In full and without deviation, write out the entries that follow.

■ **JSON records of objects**
╔══
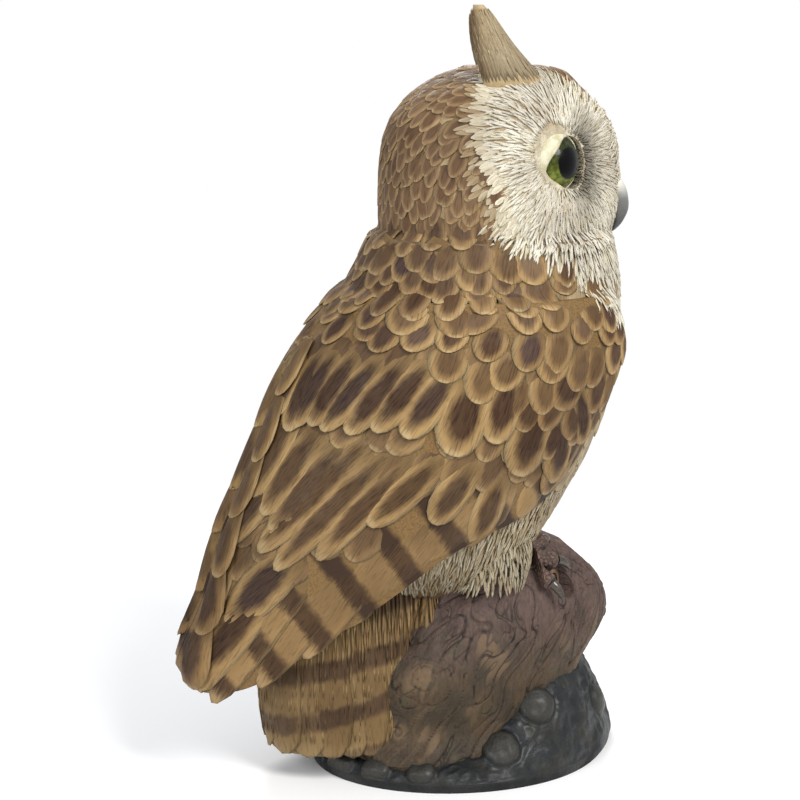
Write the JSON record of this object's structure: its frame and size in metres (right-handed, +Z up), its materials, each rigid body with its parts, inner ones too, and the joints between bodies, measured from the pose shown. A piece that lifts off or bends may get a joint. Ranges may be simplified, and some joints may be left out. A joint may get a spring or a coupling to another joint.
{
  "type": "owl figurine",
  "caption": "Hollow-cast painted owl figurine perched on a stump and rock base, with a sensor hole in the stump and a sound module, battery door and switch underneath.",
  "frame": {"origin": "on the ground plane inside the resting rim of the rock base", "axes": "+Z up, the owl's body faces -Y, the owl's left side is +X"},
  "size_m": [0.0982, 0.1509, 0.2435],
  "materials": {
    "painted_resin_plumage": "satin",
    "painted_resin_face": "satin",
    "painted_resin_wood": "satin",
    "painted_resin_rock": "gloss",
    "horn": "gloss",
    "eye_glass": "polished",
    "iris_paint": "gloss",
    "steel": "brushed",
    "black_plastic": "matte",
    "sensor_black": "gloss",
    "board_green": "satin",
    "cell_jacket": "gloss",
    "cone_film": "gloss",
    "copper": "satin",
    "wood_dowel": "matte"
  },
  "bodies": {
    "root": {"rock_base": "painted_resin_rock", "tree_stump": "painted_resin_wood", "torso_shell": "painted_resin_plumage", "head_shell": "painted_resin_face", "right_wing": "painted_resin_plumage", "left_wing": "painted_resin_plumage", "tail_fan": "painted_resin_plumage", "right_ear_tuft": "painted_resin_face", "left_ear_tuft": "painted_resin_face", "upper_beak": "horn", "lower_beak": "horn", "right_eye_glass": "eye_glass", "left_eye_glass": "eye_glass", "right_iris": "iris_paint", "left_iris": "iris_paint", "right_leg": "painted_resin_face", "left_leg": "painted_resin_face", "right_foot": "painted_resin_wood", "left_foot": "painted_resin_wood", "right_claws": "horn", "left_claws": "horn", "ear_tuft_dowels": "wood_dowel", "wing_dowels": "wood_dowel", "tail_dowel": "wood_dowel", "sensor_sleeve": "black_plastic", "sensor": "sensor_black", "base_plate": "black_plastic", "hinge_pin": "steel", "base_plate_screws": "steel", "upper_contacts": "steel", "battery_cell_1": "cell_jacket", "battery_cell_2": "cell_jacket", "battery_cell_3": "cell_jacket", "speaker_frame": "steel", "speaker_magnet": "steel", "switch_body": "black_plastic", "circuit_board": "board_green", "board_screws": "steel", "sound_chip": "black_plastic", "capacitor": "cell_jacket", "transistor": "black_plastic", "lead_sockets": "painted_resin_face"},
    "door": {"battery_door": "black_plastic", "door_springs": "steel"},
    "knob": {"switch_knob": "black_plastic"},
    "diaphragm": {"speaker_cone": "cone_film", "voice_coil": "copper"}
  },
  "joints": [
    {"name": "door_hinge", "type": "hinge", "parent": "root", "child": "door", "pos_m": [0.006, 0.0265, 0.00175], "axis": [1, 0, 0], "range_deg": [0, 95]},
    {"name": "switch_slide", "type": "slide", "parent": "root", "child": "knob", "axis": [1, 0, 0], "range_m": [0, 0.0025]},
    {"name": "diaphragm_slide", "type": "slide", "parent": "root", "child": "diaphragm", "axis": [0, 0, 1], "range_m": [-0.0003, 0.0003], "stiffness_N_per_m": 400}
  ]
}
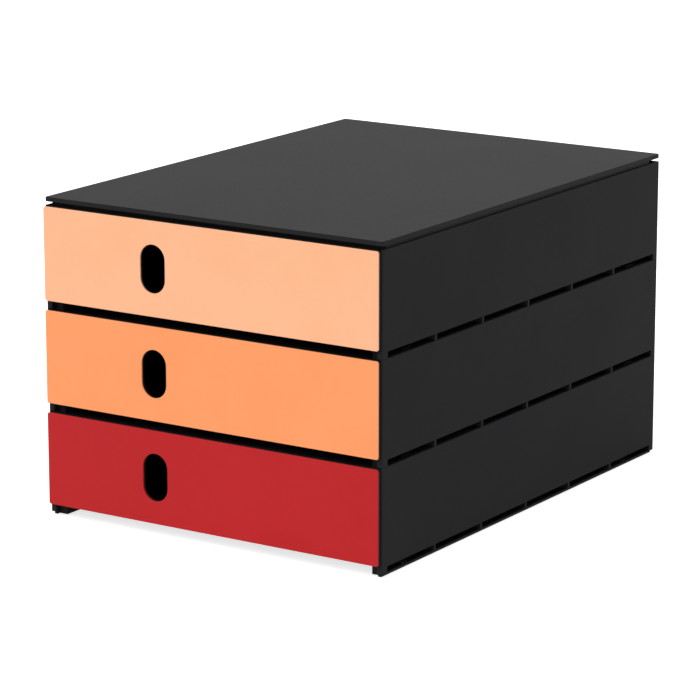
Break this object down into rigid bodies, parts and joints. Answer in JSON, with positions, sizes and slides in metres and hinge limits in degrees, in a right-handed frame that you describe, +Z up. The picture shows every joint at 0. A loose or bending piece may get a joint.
╚══
■ **Written response**
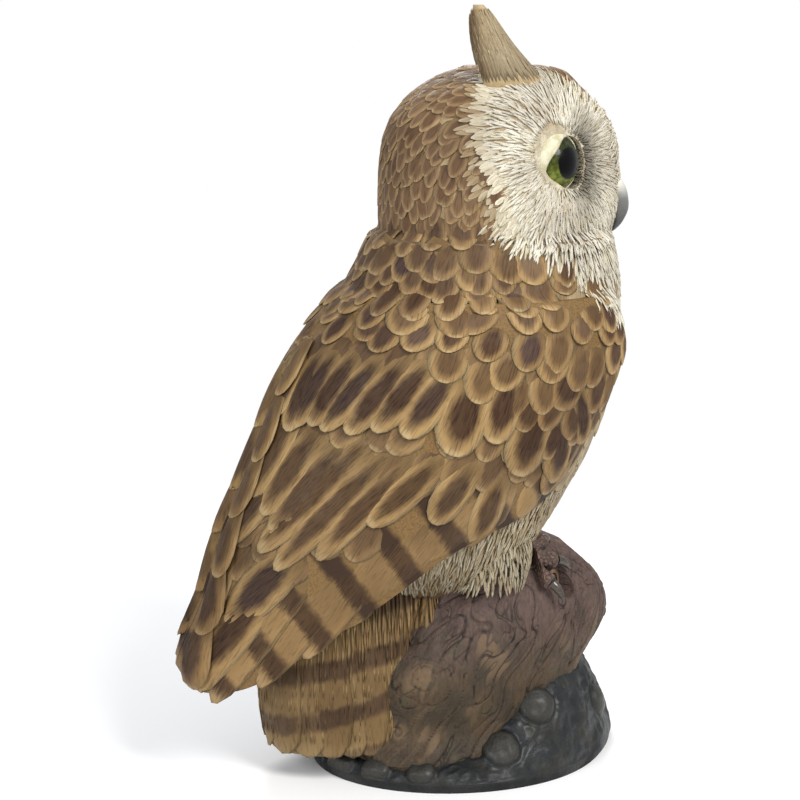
Write the JSON record of this object's structure: its frame and size in metres (right-handed, +Z up), its materials, each rigid body with its parts, inner ones too, and the joints between bodies, measured from the pose shown. A piece that lifts off or bends may get a joint. Ranges may be simplified, and some joints may be left out. A joint may get a spring or a coupling to another joint.
{
  "type": "owl figurine",
  "caption": "Hollow-cast painted owl figurine perched on a stump and rock base, with a sensor hole in the stump and a sound module, battery door and switch underneath.",
  "frame": {"origin": "on the ground plane inside the resting rim of the rock base", "axes": "+Z up, the owl's body faces -Y, the owl's left side is +X"},
  "size_m": [0.0982, 0.1509, 0.2435],
  "materials": {
    "painted_resin_plumage": "satin",
    "painted_resin_face": "satin",
    "painted_resin_wood": "satin",
    "painted_resin_rock": "gloss",
    "horn": "gloss",
    "eye_glass": "polished",
    "iris_paint": "gloss",
    "steel": "brushed",
    "black_plastic": "matte",
    "sensor_black": "gloss",
    "board_green": "satin",
    "cell_jacket": "gloss",
    "cone_film": "gloss",
    "copper": "satin",
    "wood_dowel": "matte"
  },
  "bodies": {
    "root": {"rock_base": "painted_resin_rock", "tree_stump": "painted_resin_wood", "torso_shell": "painted_resin_plumage", "head_shell": "painted_resin_face", "right_wing": "painted_resin_plumage", "left_wing": "painted_resin_plumage", "tail_fan": "painted_resin_plumage", "right_ear_tuft": "painted_resin_face", "left_ear_tuft": "painted_resin_face", "upper_beak": "horn", "lower_beak": "horn", "right_eye_glass": "eye_glass", "left_eye_glass": "eye_glass", "right_iris": "iris_paint", "left_iris": "iris_paint", "right_leg": "painted_resin_face", "left_leg": "painted_resin_face", "right_foot": "painted_resin_wood", "left_foot": "painted_resin_wood", "right_claws": "horn", "left_claws": "horn", "ear_tuft_dowels": "wood_dowel", "wing_dowels": "wood_dowel", "tail_dowel": "wood_dowel", "sensor_sleeve": "black_plastic", "sensor": "sensor_black", "base_plate": "black_plastic", "hinge_pin": "steel", "base_plate_screws": "steel", "upper_contacts": "steel", "battery_cell_1": "cell_jacket", "battery_cell_2": "cell_jacket", "battery_cell_3": "cell_jacket", "speaker_frame": "steel", "speaker_magnet": "steel", "switch_body": "black_plastic", "circuit_board": "board_green", "board_screws": "steel", "sound_chip": "black_plastic", "capacitor": "cell_jacket", "transistor": "black_plastic", "lead_sockets": "painted_resin_face"},
    "door": {"battery_door": "black_plastic", "door_springs": "steel"},
    "knob": {"switch_knob": "black_plastic"},
    "diaphragm": {"speaker_cone": "cone_film", "voice_coil": "copper"}
  },
  "joints": [
    {"name": "door_hinge", "type": "hinge", "parent": "root", "child": "door", "pos_m": [0.006, 0.0265, 0.00175], "axis": [1, 0, 0], "range_deg": [0, 95]},
    {"name": "switch_slide", "type": "slide", "parent": "root", "child": "knob", "axis": [1, 0, 0], "range_m": [0, 0.0025]},
    {"name": "diaphragm_slide", "type": "slide", "parent": "root", "child": "diaphragm", "axis": [0, 0, 1], "range_m": [-0.0003, 0.0003], "stiffness_N_per_m": 400}
  ]
}
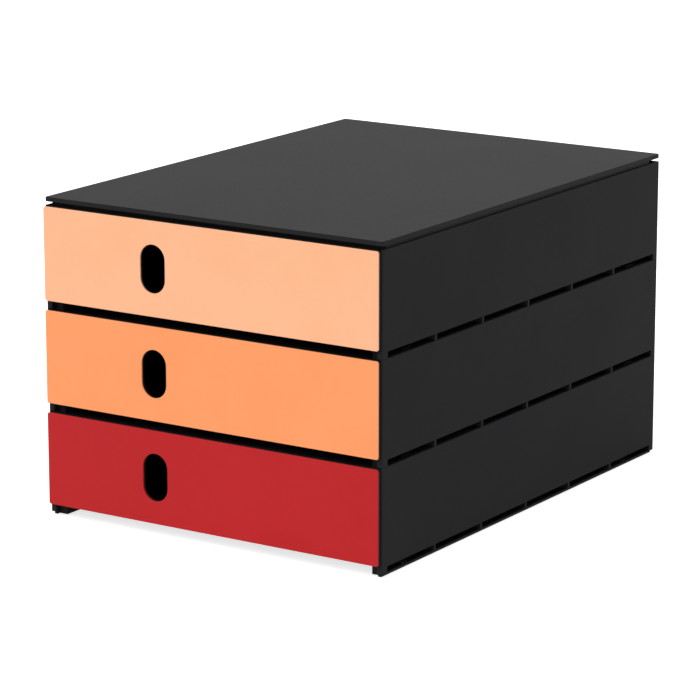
Break this object down into rigid bodies, parts and joints. Answer in JSON, with positions, sizes and slides in metres and hinge limits in degrees, in a right-handed frame that you describe, +Z up. The picture shows every joint at 0. A loose or bending piece may get a joint.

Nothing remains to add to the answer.